# Withdrawn H, any suggestions please!



## Chopsy (Oct 10, 2012)

My H gave the ILYBNILWY speech about three weeks ago. He also said i deserved better and that he just wanted to be alone. He is self employed and the past year has been difficult. He never takes a day off, or very rarely. I know he was saying some time before that he felt like he didn't know who he was anymore. We've had a very good marriage I think, no arguments, lots of affection and communication, although he often doesn't open up to me. Sex was a bit lacking in the last year due to stress on both our parts. I love him very much and we have been married 12 years. We've always supported each other and encouraged each to be the best we could be. There was always much affection between us. 

He gave me the speech on the phone from Ireland where he goes for work. (we live on the uk). And he has stayed there since. He has a very good friend there who had put him up in a b&b. There is no OW. My H isnt talking to me, he texts about finances now and again, thats it. He hasn't been in touch with any friends, or his sister who he is very close to. 

I am doing the 180. I have been NC except once or twice when I tried to tak to him but he said he wanted to be alone. I think he may be depressed. 

Any advice? Any thoughts?


----------



## unbelievable (Aug 20, 2010)

He's in Ireland. How would you know if there was an OW?


----------



## Chris Taylor (Jul 22, 2010)

Sounds like depression. When is he due back home and can you get him to see a doctor?


----------



## WorkingOnMe (Mar 17, 2012)

His actions sounds like a man who is either cheating or has been hurt very badly. Assuming you have not hurt him (cheated yourself, rejected him sexually, disrespected him etc...) I think you have to investigate cheating. ILYBINILWY is usually code for cheating by the way.


----------



## Chopsy (Oct 10, 2012)

Chris Taylor said:


> Sounds like depression. When is he due back home and can you get him to see a doctor?


No idea, am hoping when he does get back he will agree to IC counselling.


----------



## Chopsy (Oct 10, 2012)

WorkingOnMe said:


> His actions sounds like a man who is either cheating or has been hurt very badly. Assuming you have not hurt him (cheated yourself, rejected him sexually, disrespected him etc...) I think you have to investigate cheating. ILYBINILWY is usually code for cheating by the way.
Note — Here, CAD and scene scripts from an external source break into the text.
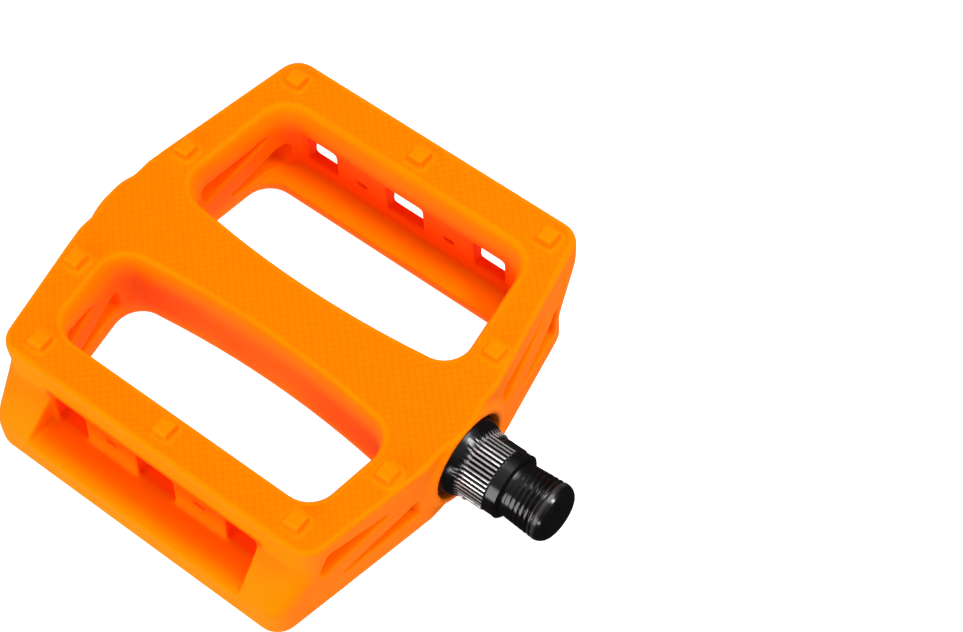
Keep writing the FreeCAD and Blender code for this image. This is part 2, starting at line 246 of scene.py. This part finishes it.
def orange_nylon():
    mat, tree, shader = new_material("body_nylon")
    place = object_coords(tree)
    treaded = mesh_value(tree, "tread")
    diamonds = tread_height(tree, place)
    grain = noise(tree, place, 1500.0, 4.0)
    flow = noise(tree, place, 60.0, 3.0)
    sheen = noise(tree, place, 300.0, 2.0)
    # The smooth parts get a painted highlight, a shade lighter than the tread, and the tread's grooves get
    # painted shade, deeper in colour.
    smooth = mix_colour(tree, remap(tree, flow, 0.35, 0.65), (0.98, 0.170, 0.0, 1), (0.98, 0.182, 0.0, 1))
    tops = mix_colour(tree, remap(tree, sheen, 0.3, 0.7), (0.98, 0.152, 0.0, 1), (0.98, 0.160, 0.0, 1))
    grooved = mix_colour(tree, diamonds, (0.96, 0.134, 0.0, 1), tops)
    outside = mix_colour(tree, treaded, smooth, grooved)
    # The walls inside the windows and pockets get painted shade: a deeper, redder colour.
    face = mix_colour(tree, mesh_value(tree, "painted_recess_shade"), outside, (0.99, 0.062, 0.0, 1))
    # Raised edges get a painted highlight: a paler orange.
    raised = remap(tree, convexity(tree), 0.51, 0.60, 0.0, 0.7)
    edge_highlight_and_bare_crest = mix_colour(tree, raised, face, (0.98, 0.215, 0.001, 1))
    # Creases get painted shade: a deeper red.
    crease = remap(tree, convexity(tree), 0.48, 0.42)
    link(tree, mix_colour(tree, crease, edge_highlight_and_bare_crest, (0.97, 0.10, 0.0, 1)), shader.inputs["Base Color"])
    smooth_rough = remap(tree, sheen, 0.3, 0.7, 0.38, 0.48)
    rough = math_node(tree, "ADD", smooth_rough, math_node(tree, "MULTIPLY", treaded, 0.1))
    link(tree, rough, shader.inputs["Roughness"])
    fine = bump(tree, grain, 0.04 * MM, 0.3)
    cut = math_node(tree, "MULTIPLY", diamonds, treaded)
    link(tree, bump(tree, cut, 0.05 * MM, 0.5, fine), shader.inputs["Normal"])
    shader.inputs["Specular IOR Level"].default_value = 0.04
    shader.inputs["Specular Tint"].default_value = (1.0, 0.4, 0.05, 1)
    shader.inputs["Subsurface Weight"].default_value = 0.15
    shader.inputs["Subsurface Radius"].default_value = (0.6, 0.15, 0.03)
    shader.inputs["Subsurface Scale"].default_value = 1.2 * MM
    return mat


def black_steel():
    mat, tree, shader = new_material("spindle_black_steel")
    place = object_coords(tree)
    streak_space = tree.nodes.new("ShaderNodeMapping")
    streak_space.inputs["Scale"].default_value = (1.0, 12.0, 12.0)
    link(tree, place, streak_space.inputs["Vector"])
    streaks = noise(tree, streak_space.outputs["Vector"], 120.0, 4.0)
    mottle = noise(tree, place, 420.0, 3.0)
    # The crests of the knurl, and faintly those of the thread, are pale bare steel.
    edge_highlight_and_bare_crest = math_node(tree, "MULTIPLY", mesh_value(tree, "crest"), remap(tree, mottle, 0.35, 0.6, 0.45, 1.0))
    colour = mix_colour(tree, edge_highlight_and_bare_crest, (0.004, 0.0035, 0.004, 1), (0.62, 0.60, 0.60, 1))
    link(tree, colour, shader.inputs["Base Color"])
    link(tree, math_node(tree, "MULTIPLY", edge_highlight_and_bare_crest, 0.85), shader.inputs["Metallic"])
    link(tree, remap(tree, streaks, 0.3, 0.7, 0.15, 0.25), shader.inputs["Roughness"])
    link(tree, bump(tree, streaks, 0.015 * MM, 0.25), shader.inputs["Normal"])
    shader.inputs["Specular IOR Level"].default_value = 0.3
    return mat


def bright_steel(name, colour, low, high):
    mat, tree, shader = new_material(name)
    place = object_coords(tree)
    brushed = tree.nodes.new("ShaderNodeMapping")
    brushed.inputs["Scale"].default_value = (14.0, 1.0, 1.0)
    link(tree, place, brushed.inputs["Vector"])
    lines = noise(tree, brushed.outputs["Vector"], 300.0, 3.0)
    tint = mix_colour(tree, lines, tuple(c * 0.85 for c in colour) + (1,), colour + (1,))
    link(tree, tint, shader.inputs["Base Color"])
    link(tree, remap(tree, lines, 0.3, 0.7, low, high), shader.inputs["Roughness"])
    link(tree, bump(tree, lines, 0.01 * MM, 0.2), shader.inputs["Normal"])
    shader.inputs["Metallic"].default_value = 1.0
    return mat


def seal_rubber():
    mat, tree, shader = new_material("seal_rubber")
    place = object_coords(tree)
    grain = noise(tree, place, 900.0, 4.0)
    dust = noise(tree, place, 160.0, 3.0)
    colour = mix_colour(tree, dust, (0.016, 0.016, 0.017, 1), (0.034, 0.032, 0.030, 1))
    link(tree, colour, shader.inputs["Base Color"])
    link(tree, remap(tree, grain, 0.3, 0.7, 0.55, 0.75), shader.inputs["Roughness"])
    link(tree, bump(tree, grain, 0.03 * MM, 0.4), shader.inputs["Normal"])
    return mat


def cap_plastic():
    mat, tree, shader = new_material("cap_plastic")
    place = object_coords(tree)
    swirl = noise(tree, place, 140.0, 3.0)
    scuff = noise(tree, place, 700.0, 4.0)
    colour = mix_colour(tree, swirl, (0.018, 0.004, 0.006, 1), (0.034, 0.006, 0.009, 1))
    link(tree, colour, shader.inputs["Base Color"])
    link(tree, remap(tree, scuff, 0.3, 0.7, 0.12, 0.22), shader.inputs["Roughness"])
    link(tree, bump(tree, scuff, 0.01 * MM, 0.2), shader.inputs["Normal"])
    shader.inputs["Coat Weight"].default_value = 0.4
    shader.inputs["Coat Roughness"].default_value = 0.06
    return mat


# ---------------------------------------------------------------- body

def shade_smooth(mesh):
    mesh.polygons.foreach_set("use_smooth", np.ones(len(mesh.polygons), dtype=bool))
    mesh.update()


def read(items, name, width, kind=np.float64):
    values = np.empty(len(items) * width, dtype=kind)
    items.foreach_get(name, values)
    return values.reshape(-1, width)


def step(values, low, high):
    """0 up to low, 1 from high on, and straight between. With high below low it falls instead."""
    return np.clip((values - low) / (high - low), 0.0, 1.0)


def relax(values, edges, weight, steps):
    """Each vertex's values move towards the mean of its neighbours' by its weight."""
    count = len(values)
    a, b = edges.T
    degree = np.bincount(edges.ravel(), minlength=count)
    for _ in range(steps):
        for k in range(values.shape[1]):
            column = values[:, k]
            total = np.bincount(a, column[b], count) + np.bincount(b, column[a], count)
            values[:, k] = column + weight * (total / degree - column)
    return values


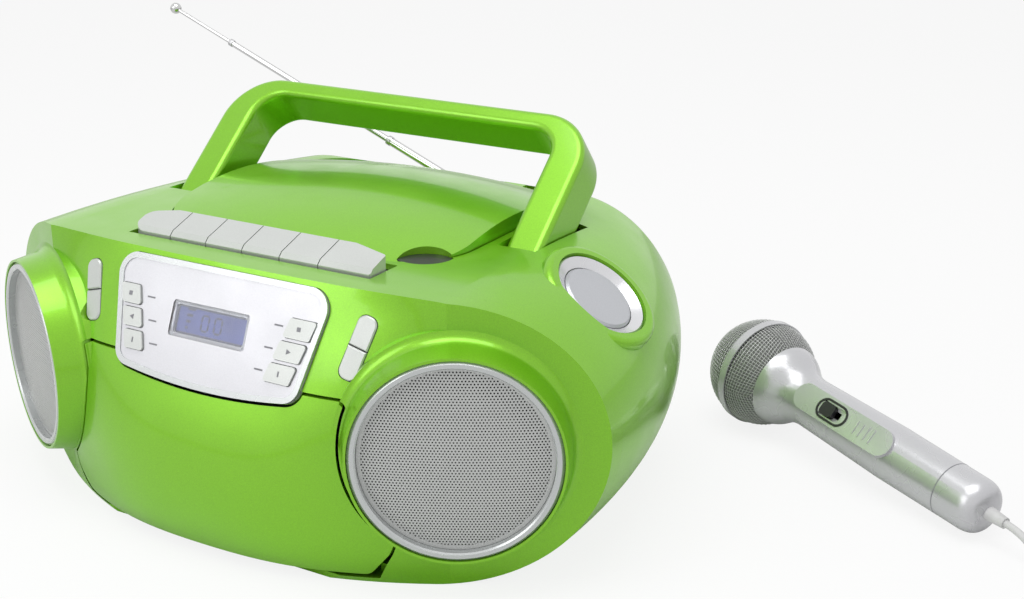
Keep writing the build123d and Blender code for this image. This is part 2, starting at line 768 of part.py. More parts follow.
def rear_cabinet():
    shell = skin - front_zone()
    shell += knob_hump()
    thick = KNOB_RECESS_DEEP + WALL
    shell -= knob_plane(-KNOB_HUMP_DOWN - REACH) * extrude(
        Circle(KNOB_RECESS_R - WALL), REACH + KNOB_HUMP_DOWN - thick
    )
    shell -= knob_plane(-KNOB_RECESS_DEEP) * extrude(Circle(KNOB_RECESS_R), REACH)
    shell -= knob_plane(-REACH) * extrude(Circle(KNOB_SHAFT_R + RUN), REACH)
    for x0, x1 in handle_bracket_edges():
        shell += both_sides(handle_bracket(x0, x1))
    for side in (-1, 1):
        shell -= handle_slot(side)
    shell -= key_opening()
    shell -= standing(lid_outline(LID_GAP, LID_BACK_GAP), UNDER_TOP - 1, BODY_HEIGHT + 1)
    shell -= standing(lens_outline(), UNDER_TOP - 1, BODY_HEIGHT + 1)
    box, cavity = battery_box()
    shell = (shell + box) - cavity
    y, z = battery_hinge()
    reach = BATTERY_HALF + BATTERY_GAP + 2 * BATTERY_WALL
    shell -= rod((-reach - 1, y, z), (reach + 1, y, z), BATTERY_PIN_R + RUN)
    shell -= socket_hole()
    x, z = AERIAL_X, AERIAL_Z
    shell -= rod((x, REAR_Y - 2 * WALL, z), (x, REAR_Y + 1, z), AERIAL_PIN_R + RUN)
    for x, y in screw_places():
        x0, x1, back = x - TAB_HALF, x + TAB_HALF, JOIN_Y + TAB_HALF
        shell += slab(x0, x1, y - TAB_HALF, back, WALL, WALL + TAB_THICK)
        shell += slab(x0, x1, JOIN_Y + FIT, back, WALL / 2, WALL)
        shell -= rod((x, y, WALL - 1), (x, y, WALL + TAB_THICK + 1), SCREW_SHANK_R)
    for x, y in board_posts():
        shell += rod((x, y, WALL / 2), (x, y, BOARD_Z), POST_R)
    return shell


def board_posts():
    (x0, x1), (y0, y1) = BOARD_X, BOARD_Y
    return [(x, y) for x in (x0 + POST_R, x1 - POST_R) for y in (y0 + POST_R, y1 - POST_R)]


def case_screws():
    screws = Part()
    for x, y in screw_places():
        screws += rod((x, y, SCREW_SUNK), (x, y, SCREW_SUNK + SCREW_HEAD), SCREW_R)
        screws += rod((x, y, SCREW_SUNK + SCREW_HEAD), (x, y, WALL + TAB_THICK), SCREW_SHANK_R)
    return screws


# ---------------------------------------------------------------- control panel


def lcd_outline(grow=0.0):
    size = RectangleRounded(LCD_WIDE + 2 * grow, LCD_TALL + 2 * grow, LCD_EDGE)
    return Pos(LCD_X, -LCD_DOWN) * size


def panel_buttons():
    for side, columns in (("left", LEFT_BUTTONS_X), ("right", RIGHT_BUTTONS_X)):
        for row in range(len(BUTTON_ROWS)):
            yield f"panel_button_{side}_{row + 1}", columns, row


def control_panel():
    face = panel_plane()
    plate = prism(face, panel_outline(), -PANEL_POCKET, -BEZEL_DEEP)
    plate += prism(face, panel_outline(BEZEL_WIDE), -BEZEL_DEEP, PANEL_PROUD)
    plate -= prism(face, lcd_outline(), PANEL_PROUD - LCD_THICK, REACH)
    plate -= prism(face, lcd_outline(-LCD_EDGE), -REACH, REACH)
    for _, columns, row in panel_buttons():
        plate -= prism(face, button_outline(columns, row, BUTTON_GAP), -REACH, REACH)
    return plate


def panel_bezel():
    ring = panel_outline() - panel_outline(BEZEL_WIDE)
    return prism(panel_plane(), ring, -BEZEL_DEEP, BEZEL_PROUD)


def lcd_window():
    return prism(panel_plane(), lcd_outline(), PANEL_PROUD - LCD_THICK, PANEL_PROUD)


def lcd_module():
    back = -PANEL_POCKET
    return prism(panel_plane(), lcd_outline(LCD_EDGE), back - LCD_MODULE_THICK, back)


def panel_button(columns, row):
    low = -PANEL_POCKET - FIT - BUTTON_FLANGE_THICK
    face = panel_plane()
    cap = prism(face, button_outline(columns, row), low, PANEL_PROUD + BUTTON_PROUD)
    flange = button_outline(columns, row, BUTTON_FLANGE)
    return cap + prism(face, flange, low, low + BUTTON_FLANGE_THICK)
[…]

No I've done nothing of the sort. I am aware he may be cheating, tho. I would be surprised at this- however you never know and I've seen enough instances on TAM. Not much I can do either way, I'm hoping not, obv.


----------



## mrstj4sho88 (Sep 5, 2012)

WorkingOnMe said:


> ILYBINILWY is usually code for cheating by the way.


:iagree:


----------



## 827Aug (Apr 27, 2008)

Perhaps it started as his mid-life crisis stage, then mixed with stress, anxiety, and depression. But, now it sounds as though there is another woman. That could have been his answer to the mid-life crisis, stress, anxiety, and depression. It lifted his spirits, so to speak. The friend in Ireland could be covering for him. And the reason he is not in contact with close family and friends because he is ashamed--He knows darn well they wouldn't approve. I definitely went through all of this with my estranged husband.

Do you have children?


----------



## BookOfJob (Jul 6, 2012)

"You deserve someone better" IS also code for cheating. Oh wait, did he say you deserve better as in "financially"?
_Posted via Mobile Device_


----------



## Chopsy (Oct 10, 2012)

827Aug said:


> Do you have children?


No


----------



## Chopsy (Oct 10, 2012)

BookOfJob said:


> "You deserve someone better" IS also code for cheating. Oh wait, did he say you deserve better as in "financially"?
> _Posted via Mobile Device_


It may be financial as things have been very much up and down, but hard to say without being able to talk with him. I am just doing hardcore 180 for all I'm worth.


----------